By doing so, the competitor assures the small manufacturing company that they will not initiate a lawsuit or seek legal remedies for patent infringement, effectively shielding the company from potential financial and legal burdens.
Choosing Between a License under a Patent and a Covenant Not to Sue
When faced with the decision of whether to pursue a license under a patent or a covenant not to sue, it is important to carefully evaluate various factors and seek expert advice. Making an informed choice can safeguard your interests and ensure compliance with intellectual property laws.
Factors to Consider
Some of the factors to consider when choosing between a license under a patent and a covenant not to sue include the nature of the invention, the potential market value, the objectives of the patent holder, the relationship between the parties, and the broader business strategies employed by the involved entities.
Additionally, examining the financial implications, the need for exclusivity, the long-term benefits, and the potential impact on future innovations can provide valuable insights into the most suitable option for your particular circumstances.
Advice from Legal Experts
It is advisable to consult legal professionals specializing in intellectual property law when navigating the complexities of patent licensing and covenants not to sue. These experts can provide tailored guidance, ensuring compliance with relevant laws, protecting your rights, and assisting in the negotiation and drafting of effective agreements to meet your specific needs.
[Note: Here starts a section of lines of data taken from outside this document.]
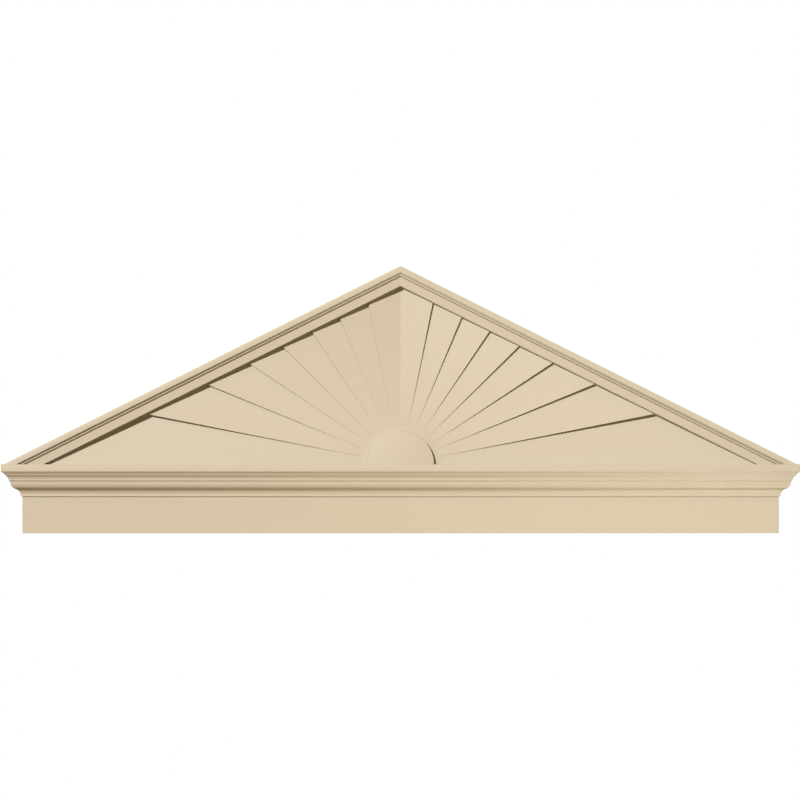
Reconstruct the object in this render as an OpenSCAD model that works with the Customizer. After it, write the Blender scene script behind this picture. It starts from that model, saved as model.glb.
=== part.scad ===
// Peaked pediment for the top of a door or window: a moulded crosshead with
// returned ends, and a sunburst cap with raking cornices that stands on it.
// Millimetres. +Z up, the flat back lies on the wall at y = 0, and the front
// faces -Y. The origin is on the wall at the crosshead's lower edge, on the
// centre line.

/* [Crosshead board] */
// Width of the frieze board, from end to end
frieze_w = 1829; // [1200:1:2400]
// Height of the frieze board that shows below the crown
frieze_h = 88.9; // [60:0.1:150]
// Thickness of the frieze board off the wall
frieze_t = 19; // [12:0.5:38]

/* [Crown moulding, from the top down] */
// Height of the upright fascia at the top
fascia_h = 17; // [10:0.1:30]
// Height of the bevel under the fascia
upper_bevel_h = 5.6; // [3:0.1:10]
// How far that bevel runs back
upper_bevel_out = 7.6; // [3:0.1:12]
// Height of the narrow band between the two bevels
band_h = 3; // [1.5:0.1:8]
// How far the narrow band leans back
band_out = 1.4; // [0.2:0.1:3]
// Height of the second bevel
lower_bevel_h = 3.6; // [2:0.1:8]
// How far the second bevel runs back
lower_bevel_out = 4.8; // [2:0.1:10]
// Height of the hollow (cavetto) below the bevels
cavetto_h = 9.9; // [6:0.1:18]
// How far the hollow runs back
cavetto_out = 4.4; // [2:0.1:5.5]
// Height of the small bevel that parts the hollow from the S-curve
quirk_h = 2.4; // [1:0.1:5]
// How far that small bevel runs back
quirk_out = 3.5; // [1:0.1:6]
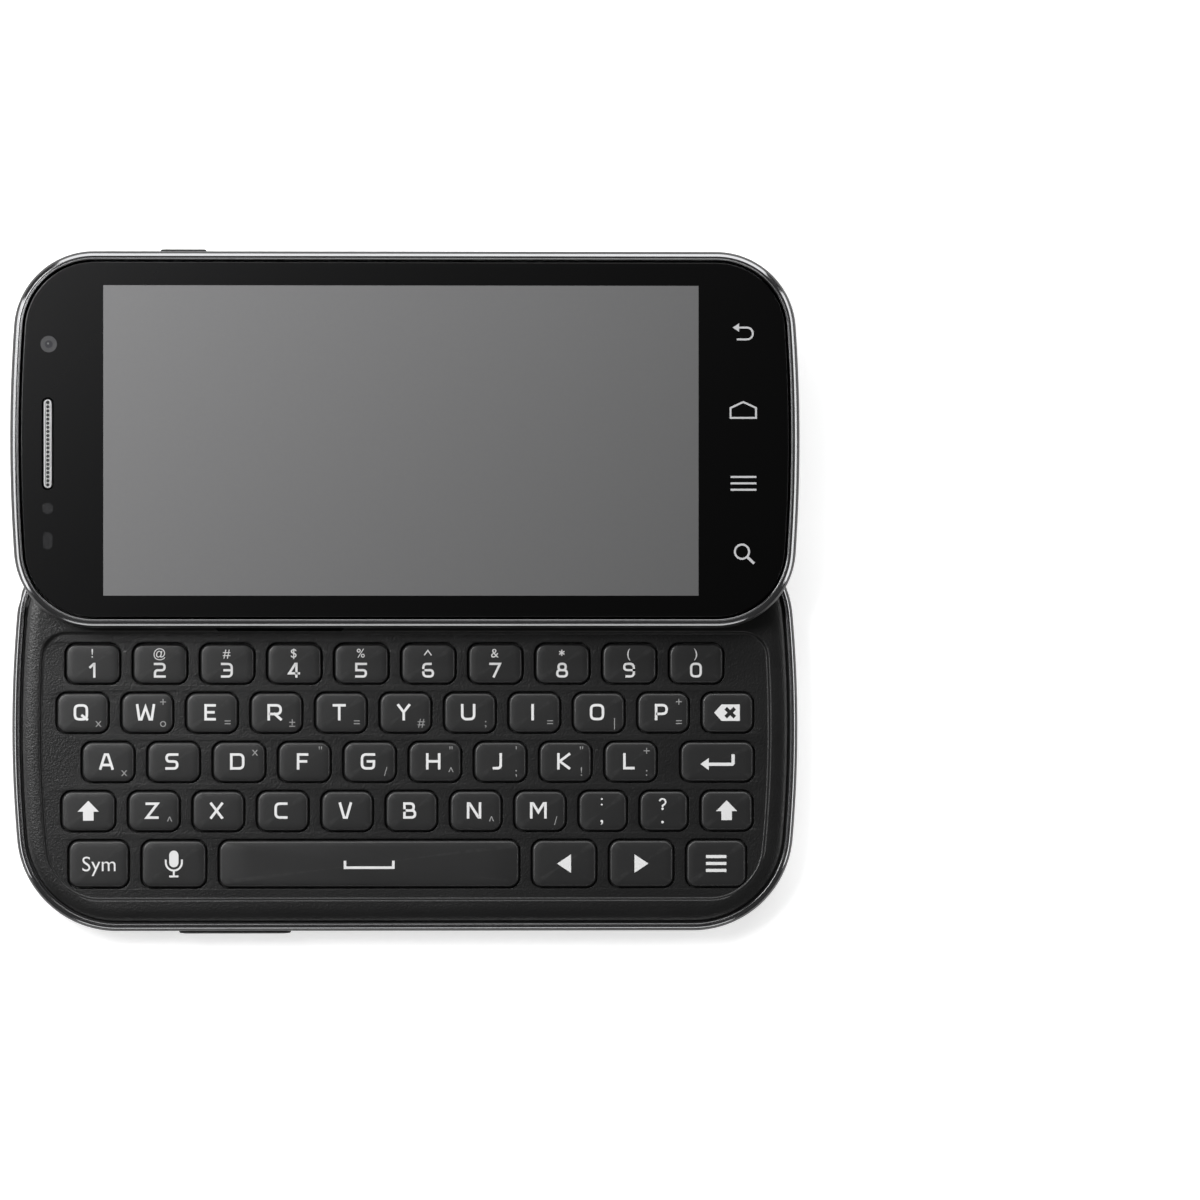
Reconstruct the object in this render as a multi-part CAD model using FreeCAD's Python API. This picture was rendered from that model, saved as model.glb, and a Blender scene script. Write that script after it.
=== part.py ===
"""Side-sliding phone: a display half that slides over a keyboard half.

Frame: +X runs along the phone's long side, +Y is the way the display half slides open,
+Z points out of the screen. The origin is the centre of the keyboard half's back face,
and the phone is modelled slid open. Lengths are in millimetres.
"""
import FreeCAD
import Part
import math
import os

V = FreeCAD.Vector

# Outline of the keyboard half (bowed short sides, round corners) and of the display half
BASE_LENGTH = 127.0
BASE_WIDTH = 65.9
BASE_SIDE_R = 210.5
BASE_CORNER_R = 16.2
DISPLAY_LENGTH = BASE_LENGTH
DISPLAY_WIDTH = 60.6
DISPLAY_SIDE_R = 268.5
DISPLAY_CORNER_R = 12.9
OVERLAP = 16.9                   # display width that stays over the keyboard half, slid open
TRAVEL = DISPLAY_WIDTH - OVERLAP # how far the display half slides

# Heights in the keyboard half
COVER_T = 0.9                    # back cover wall
COVER_EDGE_Z = 2.3               # height of the cover's rounded shoulder
COVER_EDGE_INSET = 1.75
SHOULDER_RUN = 5.6               # how far the shoulder reaches in from the cover's edge
SHOULDER_STEPS = 7
SEAM = 0.1                       # cover to frame
LOWER_BAY_TOP = 4.6              # underside of the frame's web
WEB_T = 0.4
BOARD_T = 0.35                   # keypad board
DOME_T = 0.15
MAT_T = 0.25
KEY_TRAVEL = 0.35
KEY_REST_GAP = 0.4               # key to mat
DECK_T = 1.0
DECK_Z = 6.3                     # underside of the deck
WELL_DEPTH = 0.4
KEY_TOP_BELOW_DECK = 0.15
HALF_GAP = 0.3                   # deck to display half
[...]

By understanding the differences between a license under a patent and a covenant not to sue, individuals and businesses can make informed decisions regarding their intellectual property strategies. Whether seeking to exploit patented technology or seeking protection from potential infringement, considering the legal implications, rights and obligations, and potential impact on future litigation can lead to more robust and effective intellectual property management.